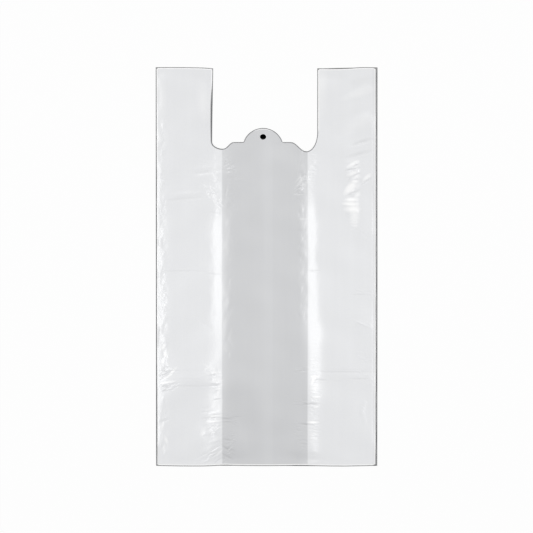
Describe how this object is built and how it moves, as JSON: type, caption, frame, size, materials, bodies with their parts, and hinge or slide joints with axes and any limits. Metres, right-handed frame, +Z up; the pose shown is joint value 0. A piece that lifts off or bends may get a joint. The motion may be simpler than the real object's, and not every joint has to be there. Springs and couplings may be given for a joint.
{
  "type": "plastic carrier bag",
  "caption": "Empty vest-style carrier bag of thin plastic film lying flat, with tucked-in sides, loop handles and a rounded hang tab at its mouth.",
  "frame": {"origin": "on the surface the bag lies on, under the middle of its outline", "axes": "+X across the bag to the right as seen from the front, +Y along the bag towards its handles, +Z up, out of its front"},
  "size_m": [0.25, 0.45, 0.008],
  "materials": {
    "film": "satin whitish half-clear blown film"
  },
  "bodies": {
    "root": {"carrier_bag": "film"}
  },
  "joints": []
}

==*==

* **WHAT YOU SHOULD DO**:
Repeat the listing in full, keeping every line exactly as it is.

* **RESPONSE TO THE TASK**:
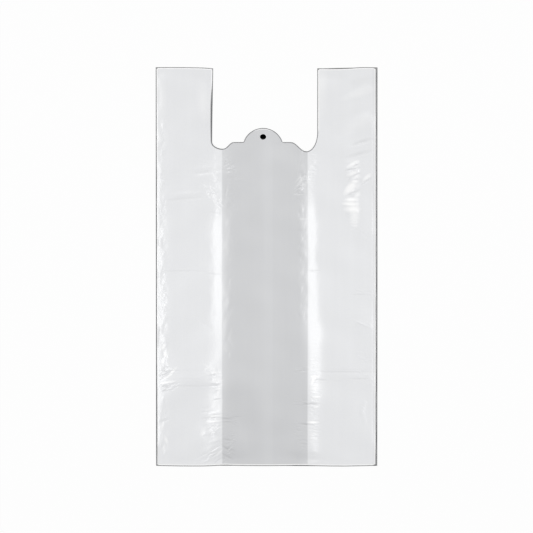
Describe how this object is built and how it moves, as JSON: type, caption, frame, size, materials, bodies with their parts, and hinge or slide joints with axes and any limits. Metres, right-handed frame, +Z up; the pose shown is joint value 0. A piece that lifts off or bends may get a joint. The motion may be simpler than the real object's, and not every joint has to be there. Springs and couplings may be given for a joint.
{
  "type": "plastic carrier bag",
  "caption": "Empty vest-style carrier bag of thin plastic film lying flat, with tucked-in sides, loop handles and a rounded hang tab at its mouth.",
  "frame": {"origin": "on the surface the bag lies on, under the middle of its outline", "axes": "+X across the bag to the right as seen from the front, +Y along the bag towards its handles, +Z up, out of its front"},
  "size_m": [0.25, 0.45, 0.008],
  "materials": {
    "film": "satin whitish half-clear blown film"
  },
  "bodies": {
    "root": {"carrier_bag": "film"}
  },
  "joints": []
}